Even in the midst of the COVID-19 crisis, we should be planning ahead to avert threats of the next pandemic, says Tom Inglesby, director of the Center for Health Security at Johns Hopkins.
"We need to make it so that pandemics lose their power to do catastrophic harm in the U.S. and in the world, whatever the form of biological risk, so that we're never in this kind of position again," Inglesby said Tuesday during a Johns Hopkins forum exploring what to expect in a post-COVID-19 world.
The two-day virtual forum, which concluded Wednesday, explored the tumultuous state of world affairs today as well as the global challenges and opportunities ahead. The Henry A. Kissinger Center for Global Affairs, within JHU's School of Advanced International Studies, hosted the event, which featured an array of experts from Johns Hopkins and elsewhere specializing in international relations, foreign policy, public health, food security, and other disciplines. Their conservations will form the basis for a collection of essays due out this fall, COVID-19 and World Order: The Future of Conflict, Competition, and Cooperation.
In opening remarks Tuesday, Johns Hopkins University president Ronald J. Daniels pointed to global threats that were rising even before the pandemic began.
"We're now in a world whose aims and values no longer necessarily align with those of liberal democracy and where authoritarianism is gaining," he said, pointing to economic inequality as the fuel for populist resentment, nationalism, and "sweeping distrust of institutions."
At the same time, "massive shifts in technology and communication have enabled misinformation to travel at six times the speed of actual facts, and heightened avenues for surveillance," Daniels said. "The COVID-19 pandemic has only accelerating these trend lines."
In the forum's keynote address, former Google CEO and chairman Eric Schmidt identified technology leadership as a key platform for the U.S. and encouraged a "rethink" of the nation's relationship with China.
"China is a peer of the United States [with] aspirations of world power and world influence on par of what we have all grown up with in the United States.
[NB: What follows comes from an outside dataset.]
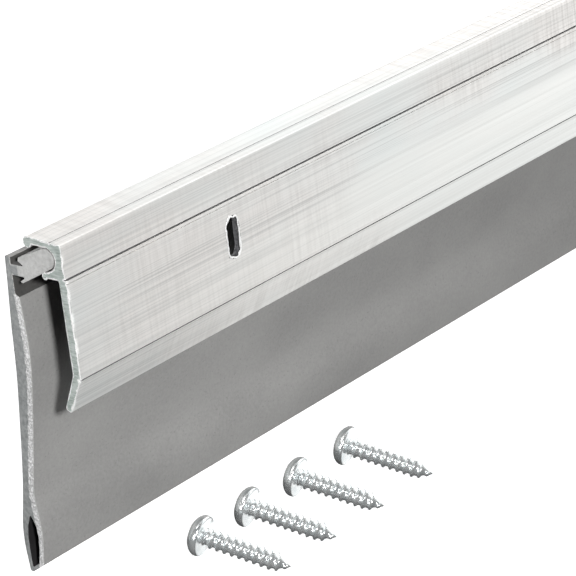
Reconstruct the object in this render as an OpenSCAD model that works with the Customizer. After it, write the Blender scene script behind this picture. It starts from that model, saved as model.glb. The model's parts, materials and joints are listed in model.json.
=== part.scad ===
// Door sweep: an extruded aluminium carrier that screws to the foot of a door, a soft vinyl
// insert that hangs from its channel and ends in a hollow hem, and four loose pan-head screws.
//
// Frame, in millimetres: X runs along the door, +Y points away from the door, +Z is up.
// The origin is on the carrier's mounting face, at mid-length and at the height of the slots.

/* [Sweep] */
// Length of the carrier and of the vinyl, for a 36 inch door
sweep_len = 914.4; // [600:0.1:1220]
// Height of the slots above the lowest point of the hem
hem_drop = 50; // [48:0.5:54]

/* [Carrier] */
// Thickness of the mounting plate
plate_t = 1.6; // [1.3:0.1:1.7]
// Height of the top edge above the slots
plate_top = 12.7; // [12.7:0.1:13.2]
// Depth of the flat mounting face below the slots
face_drop = 10.2; // [9:0.1:11]
// Drop of the kicked-in lower lip below the mounting face
lip_drop = 6.8; // [4:0.1:8]
// Distance that the lower lip kicks away from the door
lip_kick = 2.9; // [1:0.1:3.5]
// Width of the roof that covers the channel
roof_w = 7.7; // [7.4:0.1:8.2]
// Depth of the drawn lines that separate the faces
line_d = 0.35; // [0.1:0.05:0.5]

/* [Slots] */
// Width of a slot, which clears a 3.5 mm screw
slot_w = 3.6; // [3.6:0.1:4.2]
// Overall height of a slot
slot_h = 7.8; // [6:0.1:10]
// Number of slots along the carrier
slot_count = 4; // [2:1:6]
// Distance of the first and last slot from the carrier's ends
slot_inset = 40; // [20:1:80]

/* [Channel and insert head] */
// Radius of the round nose of the insert
nose_r = 1.8; // [1.6:0.05:1.85]
// Clearance between the nose and the channel
nose_gap = 0.3; // [0.2:0.05:0.35]
// Slope of the insert's head, down from the nose, in degrees
head_slope = 25; // [22:1:28]
// Length of the head from the nose's centre to the barbs
head_len = 6.6; // [6:0.1:7]
// Half of the head's thickness at the barbs
barb_r = 2.1; // [1.9:0.05:2.2]

/* [Vinyl flap] */
// Thickness of the thin band that the flap swings on
hinge_t = 1.36; // [1:0.02:1.4]
// Thickness of the flap
flap_t = 3.2; // [2.4:0.1:3.4]
// Gap left between two stretches of vinyl where the flap bends
bend_gap = 0.3; // [0.25:0.05:0.4]
// Wall of the hollow hem
hem_wall = 1.1; // [0.8:0.05:1.3]

/* [Screws] */
// Largest diameter of the thread, a number 6 screw
screw_d = 3.5; // [3:0.1:3.6]
// Length under the head, about five eighths of an inch
screw_len = 16.4; // [12:0.1:20]
// Pitch of the thread
pitch = 1.41; // [1.2:0.01:1.6]
// Diameter of the pan head
head_d = 7.3; // [6:0.1:7.6]
// Height of the pan head
head_h = 2.6; // [1.8:0.1:2.6]
// Spacing of the first two loose screws in their row
screw_step = 12.3; // [9:0.1:18]
// Growth of that spacing from one screw to the next
screw_spread = 0.95; // [0:0.05:2]
// Distance of the first screw from the end of the sweep
screw_start = 18.9; // [8:0.1:60]

/* [Hidden] */

cut = 1;                                        // how far a cut runs past a surface
slot_pitch = (sweep_len - 2 * slot_inset) / (slot_count - 1);
face_top = 6.3;                                 // top of the flat mounting face
upper_set = 0.3;                                // how far the upper face stands back from it
chan_r = nose_r + nose_gap;                     // radius of the channel
chan_c = [plate_t + 0.25 + chan_r, 9.85];       // centre of the channel and of the nose
floor_t = 1.25;                                 // thickness of the channel's floor
floor_z = chan_c[1] - chan_r - floor_t;         // underside of the channel's floor
lip_r = 0.5;                                    // bead on the channel's lower lip
lip_c = [chan_c[0] + 0.75, floor_z + 0.05];
roof_bead_r = 0.95;                             // bead on the edge of the roof
roof_z = plate_top + 0.5;                       // top of that bead

neck_z = [5.8, 7.75];                           // lower and upper face of the insert's neck
web_y = 12.3;                                   // front of the thin upright that the neck joins
web_top = 9;                                    // top of that upright
hinge_c = [13, 3.6];                            // axis that the flap swings on
step_z = 1.8;                                   // where the flap reaches its full thickness
bend_z = -22;                                   // height of the axis that the hem bends on
sway = 4.6;                                     // how far the flap leans away from the door
sway_top = -4;                                  // height where that lean starts
sway_drop = 41;                                 // height over which the flap leans
lean_y = 12.8;                                  // middle of the flap where the lean starts
tear_z = -34.5;                                 // height where the walls of the hem part
tear_r = 2.4;                                   // half of the hem's greatest width
foot_slope = 30;                                // slope of the hem's foot, in degrees

root_r = screw_d * 0.36;                        // radius at the bottom of the thread
tip_len = 3.6;                                  // length of the tapered point
screw_turn = 13;                                // turn of a loose screw about the vertical
screw_y = -4.6;                                 // where the underside of a loose head lies

// A profile drawn in Y and Z, drawn out along X over the whole sweep
module along_sweep(length = sweep_len) {
  rotate([90, 0, 90]) linear_extrude(length, center = true) children();
}

// Points of an arc about c, from angle a to angle b, in degrees
function arc(c, r, a, b, n = 10) =
  [for (i = [0:n]) let (t = a + (b - a) * i / n) c + r * [cos(t), sin(t)]];

// Smooth step from 0 to 1
function ease(t) = let (u = max(0, min(1, t))) u * u * (3 - 2 * u);

// ---- Carrier -------------------------------------------------------------------------------

// Height of the roof at distance y from the mounting face
function roof_at(y) = plate_top + (roof_z - plate_top) * y / roof_w;

// Outside of the carrier, from the roof's bead round by the mounting face to the lip's inside
module carrier_outline() {
  lip_z = -face_drop - lip_drop;
  polygon(concat(
    [[roof_w, roof_z], [2.95, roof_at(2.95)], [2.7, roof_at(2.7) - line_d]],
    [[2.45, roof_at(2.45)]],
    arc([upper_set + 0.4, plate_top - 0.4], 0.4, 90, 180, 5),
    [[upper_set, face_top + 0.7], [upper_set + line_d, face_top + 0.4], [0, face_top - 0.5]],
    [[0, -face_drop + 0.6], [line_d + 0.1, -face_drop - 0.3], [line_d, -face_drop - 0.9]],
    arc([lip_kick + 1.05, lip_z + 0.55], 0.65, 215, 370, 6),
    [[plate_t, -face_drop + 0.1], [plate_t, floor_z], [lip_c[0], floor_z]],
    [[lip_c[0], chan_c[1]], [roof_w, chan_c[1] + chan_r]]
  ));
}

// Room for the nose: round against the plate and open to +Y under the roof
module channel_room() {
  translate(chan_c) circle(chan_r, $fn = 48);
  polygon([
    chan_c + [0, chan_r], chan_c + [12, chan_r], on_head(12, -chan_r), on_head(0, -chan_r)
  ]);
}

module carrier() {
  color("silver") difference() {
    along_sweep() {
      difference() {
        carrier_outline();
        channel_room();
      }
      translate([roof_w, roof_z - roof_bead_r]) circle(roof_bead_r, $fn = 32);
      translate(lip_c) circle(lip_r, $fn = 32);
    }
    for (i = [0:slot_count - 1])
      translate([(i - (slot_count - 1) / 2) * slot_pitch, 0, 0]) slot();
  }
}

// An upright slot with round ends, cut through the plate
module slot() {
  rise = (slot_h - slot_w) / 2;
  for (s = [-1, 1])
    translate([0, -cut, s * rise]) rotate([-90, 0, 0]) cylinder(plate_t + 2 * cut, d = slot_w, $fn = 48);
  translate([-slot_w / 2, -cut, -rise]) cube([slot_w, plate_t + 2 * cut, 2 * rise]);
}

// ---- Vinyl insert --------------------------------------------------------------------------

// Point on the head, s along its slope from the nose's centre and r across it
function on_head(s, r) =
  chan_c + s * [cos(head_slope), -sin(head_slope)] + r * [sin(head_slope), cos(head_slope)];

// Round nose, barbed body, neck and the thin upright above the flap
module insert_head() {
  hinge_top = hinge_c[1] + hinge_t / 2 + bend_gap;
  color("lightgray") along_sweep() polygon(concat(
    arc(chan_c, nose_r, 270 - head_slope, 90 - head_slope, 16),
    [on_head(head_len - 0.4, barb_r), on_head(head_len, barb_r - 0.4)],
    [[9.3, neck_z[1]], [web_y, neck_z[1]], [web_y, web_top], [web_y + 1, web_top]],
    [[hinge_c[0] + hinge_t / 2, hinge_top], [hinge_c[0] - hinge_t / 2, hinge_top]],
    [[web_y, neck_z[0]], [9.3, neck_z[0]]],
    [on_head(head_len + 1.6, -barb_r + 0.35), on_head(head_len + 1.2, -barb_r)]
  ));
}

// Middle of the flap's thickness at height z
function flap_mid(z) = lean_y + sway * ease((sway_top - z) / sway_drop);

// Half of the flap's thickness at height z: it thins towards the hem, opens round the hollow
// and draws in again above the foot
function flap_half(z) =
  flap_t / 2 - 0.3 * ease((bend_z - z) / 10) + (tear_r - flap_t / 2 + 0.3) * ease((tear_z - z) / 7.5)
  - 0.5 * ease((-42.5 - z) / 6.5);

// Front and back of the flap from height a down to height b
function flap_front(a, b, n) =
  [for (i = [0:n]) let (z = a + (b - a) * i / n) [flap_mid(z) - flap_half(z), z]];
function flap_back(a, b, n) =
  [for (i = [0:n]) let (z = a + (b - a) * i / n) [flap_mid(z) + flap_half(z), z]];

bend_c = [flap_mid(bend_z), bend_z];            // axis that the hem bends on
bend_r = flap_half(bend_z);

// The flap from its round upper edge, in the thin band, down to the bend above the hem
module flap_web() {
  low = bend_z + bend_r + bend_gap;
  color("gray") along_sweep() {
    translate(hinge_c) circle(hinge_t / 2, $fn = 32);
    polygon(concat(
      [[hinge_c[0] + hinge_t / 2, hinge_c[1]], [hinge_c[0] - hinge_t / 2, hinge_c[1]]],
      [[hinge_c[0] - hinge_t / 2, step_z + 0.7]],
      flap_front(step_z, low, 12),
      flap_back(low, sway_top, 10)
    ));
  }
}

// Outer outline of the hem: both walls, and the sloping foot with its round corners
foot_z = -hem_drop;
back_c = [flap_mid(foot_z) + tear_r - 1.05, foot_z + 0.8];
front_c = back_c + 2.75 * [-cos(foot_slope), sin(foot_slope)];

module hem_outline() {
  polygon(concat(
    flap_front(bend_z, -46, 16),
    arc(front_c, 0.8, 180, 270 - foot_slope, 5),
    arc(back_c, 0.8, 270 - foot_slope, 370, 7),
    flap_back(-46, bend_z, 16)
  ));
}

// Teardrop hollow of the hem, one wall inside its outline
module hem_hollow() {
  top = tear_z - 4.5;
  low = front_c[1];
  polygon(concat(
    [for (i = [0:8]) let (z = top + (low - top) * i / 8)
      [flap_mid(z) - max(0.05, flap_half(z) - hem_wall) * ease((top - z) / 4 + 0.1), z]],
    [front_c + [0.45, -0.1], back_c + [-0.55, 0.35]],
    [for (i = [0:8]) let (z = low + (top - low) * i / 8)
      [flap_mid(z) + max(0.05, flap_half(z) - hem_wall) * ease((top - z) / 4 + 0.1), z]]
  ));
}

module hem_bulb() {
  color("gray") along_sweep() {
    translate(bend_c) circle(bend_r, $fn = 48);
    difference() {
      hem_outline();
      hem_hollow();
    }
  }
}

// ---- Screws --------------------------------------------------------------------------------

// Radius to the thread's crest at distance x below the head, tapered over the point
function crest(x) = screw_d / 2 * min(1, (screw_len - x) / tip_len + 0.12);
function root(x) = root_r * min(1, (screw_len - x) / tip_len + 0.12);

// A pan-head screw on the Z axis: its head's underside at 0 and its point at -screw_len
module pan_screw() {
  turns = floor((screw_len - 1.2) / pitch);
  difference() {
    rotate_extrude($fn = 48) polygon(concat(
      [[0, -screw_len], [root_r * 0.2, -screw_len + 0.3]],
      [for (i = [turns:-1:1], p = [[0.5, 0], [0, 1], [-0.5, 0]])
        let (x = (i + p[0] * 0.5) * pitch) [p[1] == 1 ? crest(x) : root(x), -x]],
      [[root_r, 0], [head_d / 2 - 0.25, 0]],
      arc([head_d / 2 - 0.6, 0.6], 0.6, -60, 30, 4),
      arc([0, -2.6], head_h + 2.6, 55, 90, 6)
    ));
    for (a = [0, 90])
      rotate(a) translate([-1.7, -0.45, head_h - 1.3]) cube([3.4, 0.9, 1.3 + cut]);
  }
}

// A screw lying loose, with its head's rim and its point both level with the hem's foot
module loose_screw(i) {
  tilt = asin(head_d / 2 / screw_len);
  along = screw_start + i * screw_step + i * (i - 1) / 2 * screw_spread;
  color("gainsboro")
    translate([-sweep_len / 2 + along, screw_y, foot_z + head_d / 2 * cos(tilt)])
      rotate([0, 0, screw_turn]) rotate([-90 + tilt, 0, 0]) pan_screw();
}

module mounting_screw_1() { loose_screw(0); }
module mounting_screw_2() { loose_screw(1); }
module mounting_screw_3() { loose_screw(2); }
module mounting_screw_4() { loose_screw(3); }

carrier();
insert_head();
flap_web();
hem_bulb();
mounting_screw_1();
mounting_screw_2();
mounting_screw_3();
mounting_screw_4();
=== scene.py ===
# %% [markdown]
# # A door sweep, built around its CAD frame
# A door sweep closes the gap under a door. An aluminium strip screws to the door, and a soft vinyl
# insert hangs from a channel in it. The real parts are extrusions: one outline, drawn out long.
# The CAD model already fixes every size and joint, so this lesson only gives the parts their
# finer shape and their finish, in the same coordinates, and never moves the frame.

import json
import math
import random

import bmesh
import bpy
from mathutils import Matrix, Vector, noise
from mathutils.geometry import delaunay_2d_cdt

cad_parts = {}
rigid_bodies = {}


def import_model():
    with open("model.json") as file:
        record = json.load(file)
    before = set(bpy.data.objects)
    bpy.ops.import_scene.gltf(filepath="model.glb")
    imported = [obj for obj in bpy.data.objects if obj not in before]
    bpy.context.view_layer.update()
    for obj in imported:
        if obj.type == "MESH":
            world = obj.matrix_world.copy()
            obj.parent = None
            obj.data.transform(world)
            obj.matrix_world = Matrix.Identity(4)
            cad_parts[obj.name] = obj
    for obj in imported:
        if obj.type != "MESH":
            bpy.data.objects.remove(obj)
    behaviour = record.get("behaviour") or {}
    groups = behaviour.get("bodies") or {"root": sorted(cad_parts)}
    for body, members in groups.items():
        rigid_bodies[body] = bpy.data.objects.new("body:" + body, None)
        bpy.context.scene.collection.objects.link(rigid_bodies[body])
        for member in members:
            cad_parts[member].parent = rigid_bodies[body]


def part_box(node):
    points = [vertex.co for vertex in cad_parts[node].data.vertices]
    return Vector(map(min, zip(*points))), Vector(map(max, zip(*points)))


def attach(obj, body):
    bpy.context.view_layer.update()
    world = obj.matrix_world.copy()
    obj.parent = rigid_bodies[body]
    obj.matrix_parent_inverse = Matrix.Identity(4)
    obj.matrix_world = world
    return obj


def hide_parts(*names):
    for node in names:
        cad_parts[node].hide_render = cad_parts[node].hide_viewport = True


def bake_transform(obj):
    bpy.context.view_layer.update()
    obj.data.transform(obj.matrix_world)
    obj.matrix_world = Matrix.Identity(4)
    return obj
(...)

We have our biggest strategic adversary, which is also our biggest partner," Schmidt said, suggesting that a resolution involves "both competition and cooperation, which in my industry is typically called 'co-opetition.'"
The cost of "decoupling" with China would be very high, he warned: "Imagine a situation, for example, where there were two Internets. A Western Internet, roughly speaking what we have today; and a different one [in terms of] communications and skills and trading. How much would that set back health care, biology, scientific research? How much would it increase the danger of a miscalculation that could lead to disastrous military conflict?"
In a panel addressing the future of health governance, Lainie Rutkow, a professor of health policy and management at the Johns Hopkins Bloomberg School of Public Health and a senior adviser in JHU's president's office, addressed the need for a "re-envisioned" World Health Organization. She pointed to problems including its lack of enforcement power and a funding stream that is 80% voluntary contributions from countries, philanthropic organizations, and the private sector.
But Rutkow criticized U.S. threats to withhold funding from WHO. "It would be a mistake to forsake it. No country can tackle a pandemic on its own; and a supernational body is needed to play a coordinating role," she said. "But WHO desperately needs a new funding model that allows it to transcend country-level politics and actually address the world's most pressing public health problems."
During that same panel discussion, Inglesby outlined a path forward for the United States, with the first goal of building "an extremely capable U.S. pandemic prevention response program that helps us be able to manage on our own two feet," featuring private/public partnerships and a strong manufacturing base for vaccine production and medical equipment. Secondly, he said, the U.S. should "create a multinational partnership with governments, international organizations, and the private sector" to help the global community prepare for pandemics.
"With enough planning and investment, science and partnership, we can radically reduce the power of pandemics," Inglesby said, identifying that goal as a "key national and international project in the time ahead."